While China presents a particular threat in the Asia Pacific Theater, they are by no means the only potential threat in today's fast-changing global environment. A wide array of potential future adversaries are increasingly likely to acquire next-generation weapons, sensors and technologies. 

“Some countries, China particularly, but also Russia and others, are clearly developing sophisticated weapons designed to defeat our power-projection forces,” said Frank Kendall, the Pentagon acquisition chief said in a written statement to Congress in January of last year. “Even if war with the U.S. is unlikely or unintended, it is quite obvious to me that the foreign investments I see in military modernization have the objective of enabling the countries concerned to deter and defeat a regional intervention by the U.S. military.”

Enemy sensors, aircraft, drones and submarines are all advancing their respective technologies at an alarming rate - creating a scenario wherein carriers as they are currently configured could have more trouble operating closer to enemy coastlines. 

At the same time – despite these concerns about current and future threat environments, carriers and power projects – few are questioning the value, utility and importance of Navy aircraft carriers.

Future Carrier Air Wing

The Navy is working on number of next-generation ship defenses such as Naval Integrated Fire Control –Counter Air, a system that uses Aegis radar along with an SM-6 interceptor missile and airborne relay sensor to detect and destroy approaching enemy missiles from distances beyond the horizon. The integrated technology deployed last year.
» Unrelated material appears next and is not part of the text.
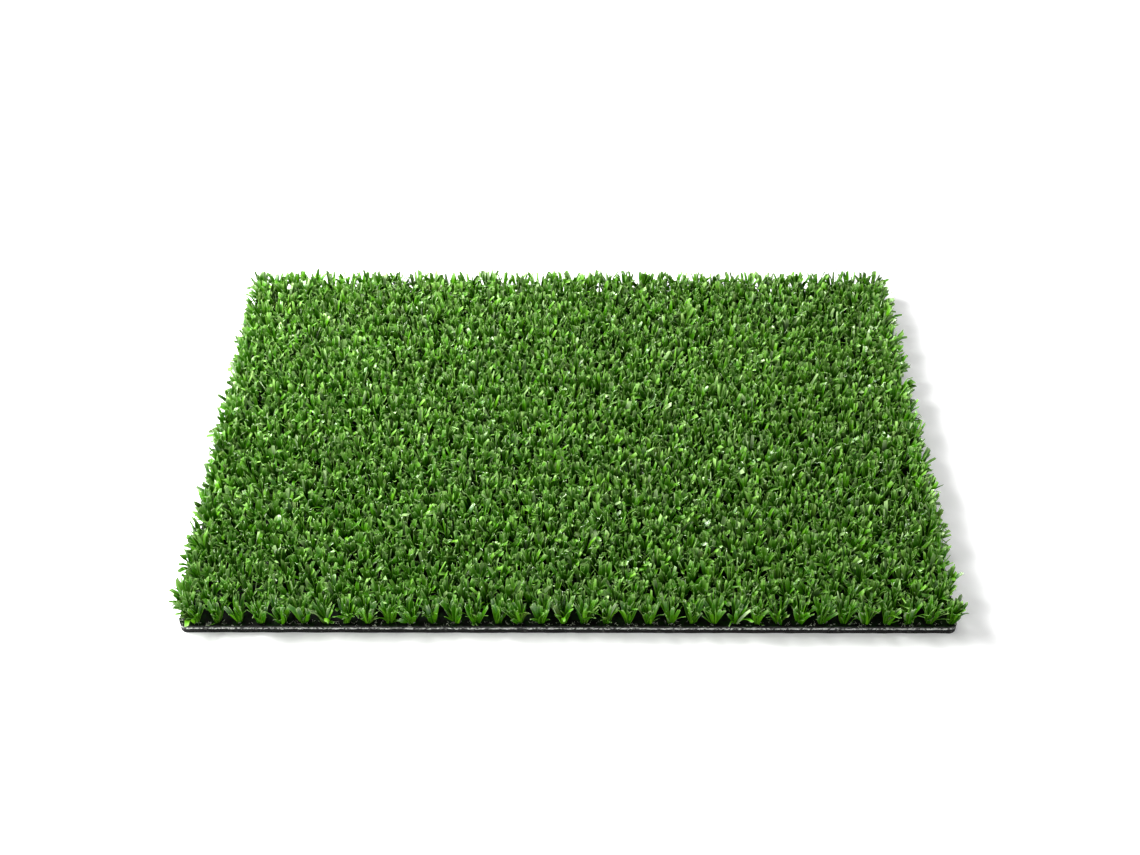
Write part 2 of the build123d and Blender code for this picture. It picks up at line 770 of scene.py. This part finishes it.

Stealth fighter jets, carrier-launched drones, V-22 Ospreys, submarine-detecting helicopters, laser weapons and electronic jamming are all deemed indispensable to the Navy’s now unfolding future vision of carrier-based air power, senior service leaders said. Last year, the Navy announced that the Osprey will be taking on the Carrier On-Baord Delivery mission wherein it will carry forces and equipment on and off carriers while at sea.